If we could do that, we could -- with the same justification -- decide to let the denominator in $\frac xx$ go to $\infty$ first and erroneously conclude
$$ 1 = \frac xx = \frac1x\cdot x \to 0\cdot x \to 0 $$
as $x\to\infty$.

This is a case where trying to shoehorn your reasoning into purely symbolic rewrites makes things harder.

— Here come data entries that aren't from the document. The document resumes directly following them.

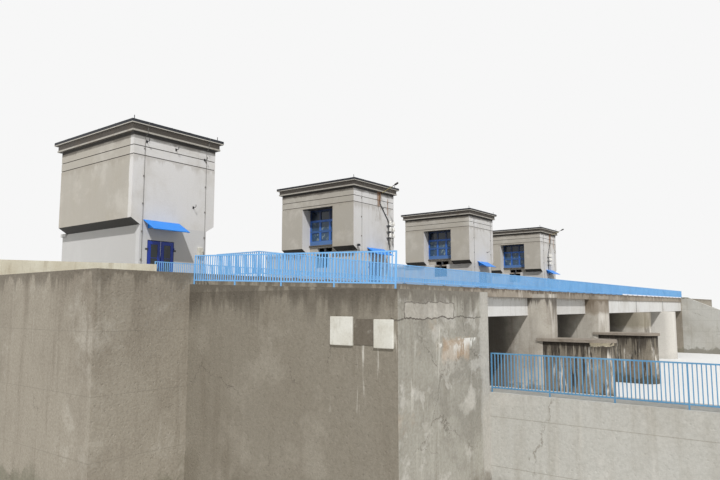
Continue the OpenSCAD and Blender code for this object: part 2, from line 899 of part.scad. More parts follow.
downstream_railing(2);  // downstream_railing_2
downstream_railing(3);  // downstream_railing_3
downstream_railing(4);  // downstream_railing_4
upstream_railing(1);  // upstream_railing_1
upstream_railing(2);  // upstream_railing_2
upstream_railing(3);  // upstream_railing_3
upstream_railing(4);  // upstream_railing_4
wing_railing();
low_railing();
service_railing();
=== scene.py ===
import math

import bmesh
import bpy
from mathutils import Euler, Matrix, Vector


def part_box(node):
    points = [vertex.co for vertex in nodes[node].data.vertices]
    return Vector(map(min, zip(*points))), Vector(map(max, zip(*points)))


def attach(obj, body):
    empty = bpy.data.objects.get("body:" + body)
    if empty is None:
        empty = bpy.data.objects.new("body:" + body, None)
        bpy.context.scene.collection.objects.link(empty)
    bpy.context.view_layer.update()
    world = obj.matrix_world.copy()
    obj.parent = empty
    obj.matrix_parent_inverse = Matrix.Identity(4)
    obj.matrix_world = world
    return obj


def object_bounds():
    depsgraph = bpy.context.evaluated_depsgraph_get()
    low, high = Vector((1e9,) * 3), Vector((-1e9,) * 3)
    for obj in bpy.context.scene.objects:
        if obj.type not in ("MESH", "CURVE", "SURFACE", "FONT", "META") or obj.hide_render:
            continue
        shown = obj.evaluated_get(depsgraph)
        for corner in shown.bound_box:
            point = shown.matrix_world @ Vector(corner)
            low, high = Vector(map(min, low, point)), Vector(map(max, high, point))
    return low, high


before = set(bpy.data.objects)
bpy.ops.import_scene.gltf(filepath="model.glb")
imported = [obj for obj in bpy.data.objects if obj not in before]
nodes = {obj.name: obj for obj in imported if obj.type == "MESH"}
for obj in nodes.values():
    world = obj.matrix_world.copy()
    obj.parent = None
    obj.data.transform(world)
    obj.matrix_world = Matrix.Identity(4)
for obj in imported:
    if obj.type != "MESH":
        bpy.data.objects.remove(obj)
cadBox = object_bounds()
print("frame loaded:", len(nodes), "nodes")

# Camera, light and floor

photoView = {"place": (-6.5807, -2.9584, 0.6395), "turn": 37.72, "tilt": 6.14, "lens": 30.78}
studio = {"sunFrom": (-0.50, -0.46, 0.73), "sunSoft": 1.6, "sunStrength": 3.0, "sky": 0.40,
          "backdrop": 0.93, "floorSize": 160.0, "floorColour": (231, 231, 229)}


def newObject(name, data):
    thing = bpy.data.objects.new(name, data)
    bpy.context.scene.collection.objects.link(thing)
    return thing


def placeCamera(view):
    data = bpy.data.cameras.new("photoCamera")
    data.lens = view["lens"]
    data.sensor_width = 36.0
    data.clip_end = 500.0
    camera = newObject("photoCamera", data)
    camera.location = view["place"]
    camera.rotation_euler = Euler((math.radians(90 + view["tilt"]), 0, math.radians(view["turn"] - 90)))
    bpy.context.scene.camera = camera


def softLight(look):
    sun = bpy.data.lights.new("sun", "SUN")
    sun.energy = look["sunStrength"]
    sun.angle = math.radians(look["sunSoft"])
    lamp = newObject("sun", sun)
    lamp.rotation_euler = Vector(look["sunFrom"]).to_track_quat("Z", "Y").to_euler()
    world = bpy.data.worlds.new("paleSky")
    world.use_nodes = True
    tree = world.node_tree
    light, seen = tree.nodes["Background"], tree.nodes.new("ShaderNodeBackground")
    for background, strength in ((light, look["sky"]), (seen, look["backdrop"])):
        background.inputs["Color"].default_value = (1, 1, 1, 1)
        background.inputs["Strength"].default_value = strength
    rays = tree.nodes.new("ShaderNodeLightPath")  # the pale backdrop shows in glass and metal too
    shown = rays.outputs["Is Camera Ray"]
    for label in ("Is Glossy Ray", "Is Transmission Ray"):
        either = tree.nodes.new("ShaderNodeMath")
        either.operation = "MAXIMUM"
        tree.links.new(shown, either.inputs[0])
        tree.links.new(rays.outputs[label], either.inputs[1])
        shown = either.outputs[0]
    pick = tree.nodes.new("ShaderNodeMixShader")
    tree.links.new(shown, pick.inputs["Fac"])
    tree.links.new(light.outputs[0], pick.inputs[1])
    tree.links.new(seen.outputs[0], pick.inputs[2])
    tree.links.new(pick.outputs[0], tree.nodes["World Output"].inputs["Surface"])
    bpy.context.scene.world = world


placeCamera(photoView)
softLight(studio)
bpy.context.scene.view_settings.view_transform = "Standard"

# Node helpers


def linear(channel):
    value = channel / 255
    return value / 12.92 if value <= 0.04045 else ((value + 0.055) / 1.055) ** 2.4


def paint(colour):
    return tuple(linear(channel) for channel in colour) + (1.0,)


def put(tree, kind, **values):
    node = tree.nodes.new("ShaderNode" + kind)
    for name, value in values.items():
        setattr(node, name, value)
    return node


def feed(tree, socket, value):
    if isinstance(value, bpy.types.NodeSocket):
        tree.links.new(value, socket)
    else:
        socket.default_value = value


def sums(tree, how, first, second=0.5):
    node = put(tree, "Math", operation=how)
    feed(tree, node.inputs[0], first)
    feed(tree, node.inputs[1], second)
    return node.outputs[0]


def times(tree, first, second):
    return sums(tree, "MULTIPLY", first, second)


def minus(tree, first, second):
    return sums(tree, "SUBTRACT", first, second)


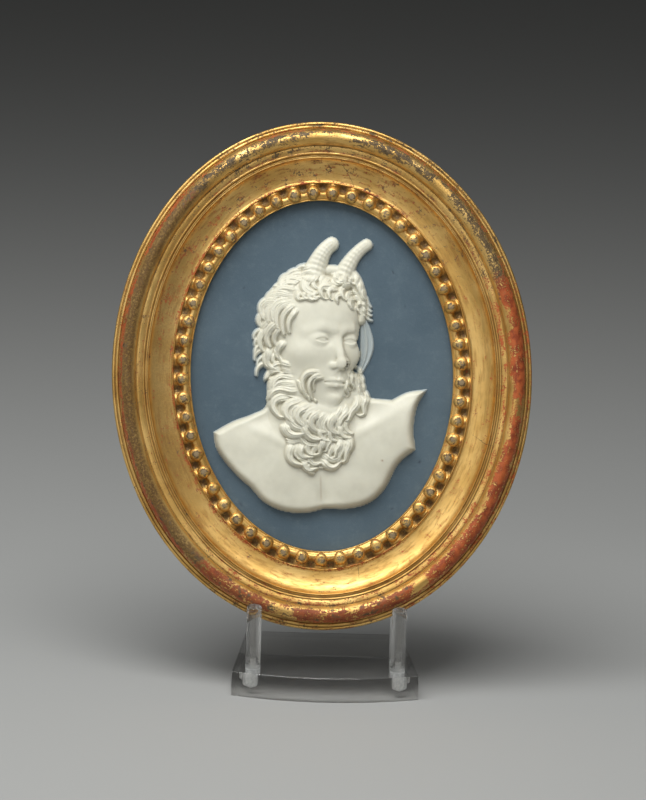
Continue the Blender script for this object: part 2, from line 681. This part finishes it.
def face(p):
    m = [np.abs(p[0]), p[1], p[2]]
    d = eyes(skull(p, m), m)
    d = soft_min(d, nose_shape(p, m), 0.030)
    return mouth(d, p, m)


def hair_cap(p):
    return egg(p, (0, 0.155, -0.085), (0.375, 0.385, 0.415))


def jaw_beard(p):
    return egg(p, (0, -0.36, 0.10), (0.29, 0.20, 0.27))


def head_place(u, v, z):
    """A place in front of the plaque as a place in the turned and tilted head."""
    x, y = (u - HEAD_U) / HEAD_HEIGHT, (v - HEAD_V) / HEAD_HEIGHT
    c, s = math.cos(HEAD_TILT), math.sin(HEAD_TILT)
    x, y = c * x - s * y, s * x + c * y
    c, s = math.cos(HEAD_YAW), math.sin(HEAD_YAW)
    z = z / HEAD_HEIGHT
    return [c * x - s * z, y, s * x + c * z]


def front_of(shape, u, v, lift):
    """The front of a volume of the head, flattened into relief; a miss is negative."""
    nearest, farthest = 0.6 * HEAD_HEIGHT, -0.2 * HEAD_HEIGHT
    tolerance = 0.02
    z = np.full(u.size, nearest)
    closest = np.full(u.size, 1e9)
    hit = np.zeros(u.size, bool)
    live = np.arange(u.size)
    flat_u, flat_v = u.ravel(), v.ravel()
    for _ in range(44):
        d = shape(head_place(flat_u[live], flat_v[live], z[live])) * HEAD_HEIGHT
        closest[live] = np.minimum(closest[live], d)
        z[live] -= 0.85 * d
        hit[live[d < tolerance]] = True
        live = live[(d >= tolerance) & (z[live] > farthest)]
        if len(live) == 0:
            break
    result = np.where(hit, np.maximum(z * RELIEF_DEPTH + lift, 0.3), -EDGE_SLOPE * closest)
    return result.reshape(u.shape)


# Bust outline, clockwise from the neck, in mm from the plaque's centre; the corners are sharp

BUST = [
    (-19, 2), (-22.5, -11), (-28, -14.6), (-36, -17.4), (-44, -21.6), (-42.6, -29), (-36.5, -37.6),
    (-29.5, -44.4), (-24.5, -50), (-17, -53.8), (-8, -54.8), (0, -53.2), (10, -53.4), (18.5, -51),
    (24.5, -45.5), (30, -36), (37, -30.4), (36.3, -22), (38, -13), (42.2, -6.2), (34.5, -7.2),
    (28, -10.2), (17, -8), (12, 2),
]
BUST_CORNERS = {4, 11, 16, 19, 21}

# Broad rises and hollows of the chest: u, v, half-length, half-width, direction, height
CHEST_FORMS = [
    (20, -25, 17, 14, 35, 2.2), (-24, -28, 16, 10, -25, 1.4), (13, -40, 12, 10, 0, 1.3),
    (-14, -41, 14, 10, 0, 1.3), (0, -48, 3, 9, 0, -0.6), (-24, -16.5, 11, 3.5, 14, -1.0),
    (18, -15, 9, 5, 30, -1.2), (31, -8, 9, 4.5, 20, -1.6), (-19, -25, 12, 2, -26, 0.5),
    (17, -22, 10, 2, 30, 0.5),
]


def with_edge(height, inside):
    """The height inside a form's outline, and a steep fall outside it."""
    return np.where(inside > 0, height, EDGE_SLOPE * inside)


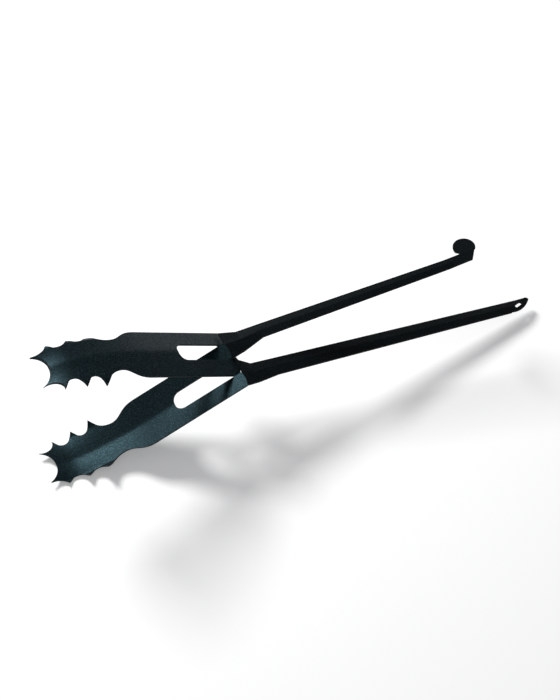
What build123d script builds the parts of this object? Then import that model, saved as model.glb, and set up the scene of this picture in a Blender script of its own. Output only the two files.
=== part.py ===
from build123d import *
import math
import os

# Spring loaded kitchen tongs: two folded sheet arms that cross like scissors.
# Each arm is a toothed, forked jaw plate with one handle strap. The four bands of
# the two forks lie side by side, each in the other jaw's window.
# Millimetres. X runs from the jaws (-X) to the handles (+X), Y is across, Z is up.
# Everything is built around the point where the jaw plates cross, and is then moved
# so that the origin is the centre of the base of the model's bounding box.

# ---- sheets and bands ----
SHEET = 1.5                 # sheet of the jaws
STRAP = 1.5                 # sheet of the handle straps
BAND = 14.5                 # pitch of the fork bands
BAND_GAP = 0.3              # trimmed off the edges of each band
HALF_OPEN = 28.0            # each jaw plate above or below the middle plane, degrees

# ---- jaw plate, along the plate from the crossing ----
JAW_LENGTH = 165.0
TOOTH_COUNT = 3             # teeth on each side behind the front claw
TOOTH_FIRST = 122.5
TOOTH_PITCH = 16.0
FLANK_LENGTH = 3.5          # a tooth's straight flank, along the plate
NOSE_BAY = 7.5              # depth of the bay between the front claws
NOSE_FULLNESS = 0.85        # how far in that bay already is, halfway to a claw
WINDOW_RADIUS = 7.0
UPPER_WINDOW_END = 50.5     # closed end of the window
LOWER_WINDOW_END = 56.5
UPPER_WELD_END = -3.2       # end of the band that is joined to a handle, past the crossing
LOWER_WELD_END = -0.6
UPPER_FREE_END = -2.3       # end of the other band
LOWER_FREE_END = -1.5
END_BULGE = 1.2             # roundness of a band's end
# the side whose band is joined to a handle
WELD_SHOULDER = 83.3        # end of the straight band
WELD_NECK = 105.0           # narrowest place
WELD_NECK_HALF = 14.0
WELD_TOOTH_HALF = 24.4      # half width over the rear tooth
WELD_TAPER = 1.2            # each next tooth stands in by this much
WELD_FLANK_DEPTH = 5.0      # a tooth's straight flank, across the plate
WELD_SCALLOP_DEPTH = 7.5    # from the tooth tips to the bottom of a scallop
WELD_CLAW_HALF = 13.2       # half width over the front claw
WELD_CLAW_BAY = 4.5         # depth of the bay behind the front claw
# the side whose band ends free: its lip curls in more, so it is narrower in plan
FREE_SHOULDER = 82.0
FREE_NECK = 103.0
FREE_NECK_HALF = 14.4
FREE_TOOTH_HALF = 21.5
FREE_TAPER = 1.6
FREE_FLANK_DEPTH = 3.5
FREE_SCALLOP_DEPTH = 4.8
FREE_CLAW_HALF = 14.0
FREE_CLAW_BAY = 2.2

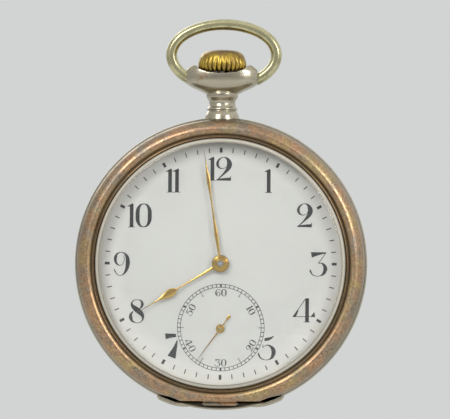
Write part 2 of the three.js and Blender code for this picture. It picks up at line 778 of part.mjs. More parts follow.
const hourWheel = () =>
  cut(
    join(
      wheel(HOUR_WHEEL, HOUR_BORE_R),
      bar(CENTRE, HOUR_PIPE_R, -3.5, HOUR_WHEEL.front + HOUR_WHEEL.thick),
    ),
    bar(CENTRE, holeR(CANNON_PIPE_R, RUN), -5, 0),
  );

// ---- plates and bridges -------------------------------------------------------------------
const pivotHole = (at, front, back) => bar(at, holeR(PIVOT_R, RUN, 8), front, back, 8);

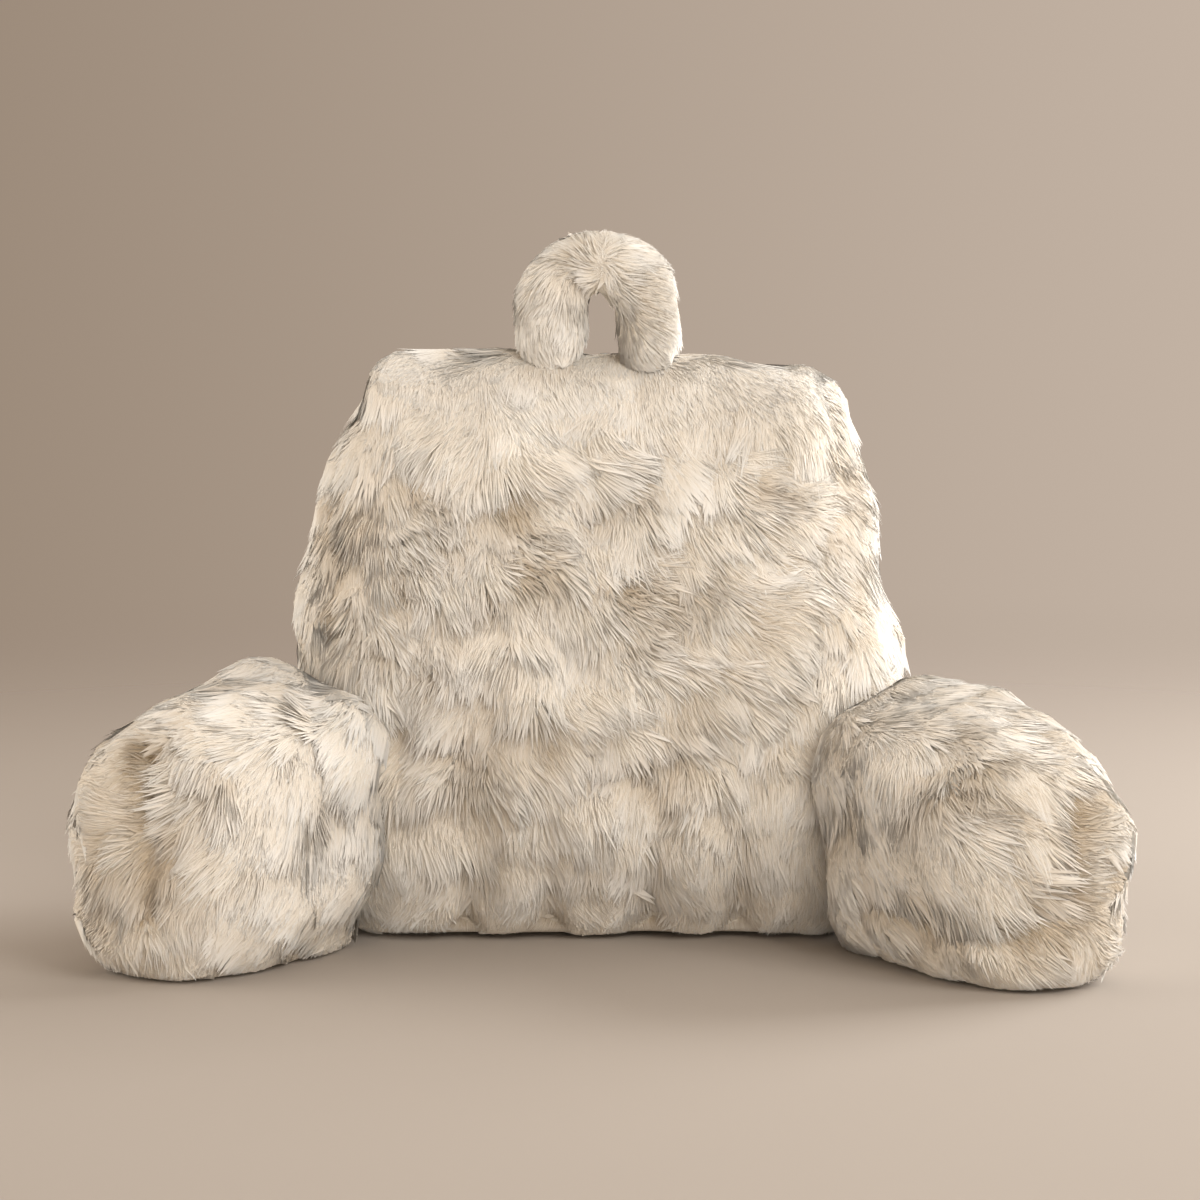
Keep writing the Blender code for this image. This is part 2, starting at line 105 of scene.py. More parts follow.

In fact the $\alpha>1$ and $\alpha<1$ cases are both pretty easy:

*

*Suppose $\alpha>1$. Then $\frac{3+x^\alpha}{2+x}=\frac{3/x+x^{\alpha-1}}{2/x+1} \to \infty$ and therefore from a certain point onwards -- say, for $x>M$ -- we always have
$\frac{3+x^\alpha}{2+x}>2$. Therefore when $x>\max(M,0)$ we have
$$ \Bigl(\frac{3+x^\alpha}{2+x}\Bigr)^x > 2^x $$
which goes to $+\infty$.


*Suppose $\alpha<1$. Then the numerator of $\frac{3/x+x^{\alpha-1}}{2/x+1}$ goes to $0$ while the denominator goes to $1$, so from a certain point we always have $\frac{3+x^\alpha}{2+x}<\frac12$. Thus, from a certain point we'll have
$$ \Bigl(\frac{3+x^\alpha}{2+x}\Bigr)^x < (1/2)^x $$
which just as easily goes to $0$.
The only complicated case is $\alpha=1$. Then we have $\frac{3+x^\alpha}{2+x}\to 1$, and neither of the above tricks will make progress. Then and only then is it time to be clever:
$$ \Bigl(\frac{3+x}{2+x}\Bigr)^x = \Bigl(1+\frac{1}{2+x}\Bigr)^x
= \Bigl(1+\frac{1}{2+x}\Bigr)^{2+x}\Bigl(1+\frac{1}{2+x}\Bigl)^{-2} $$
Now switching variable to $t=x+2$ we have
$$ \lim_{x\to\infty}\Bigl(\frac{3+x}{2+x}\Bigr)^x
= \lim_{t\to\infty} (1+\tfrac1t)^t(1+\tfrac1t)^{-2}
= \big[\lim_{t\to\infty} (1+\tfrac1t)^t\big]\big[\lim_{t\to\infty}(1+\tfrac1t)^{-2}\big]
= e\cdot 1 = e $$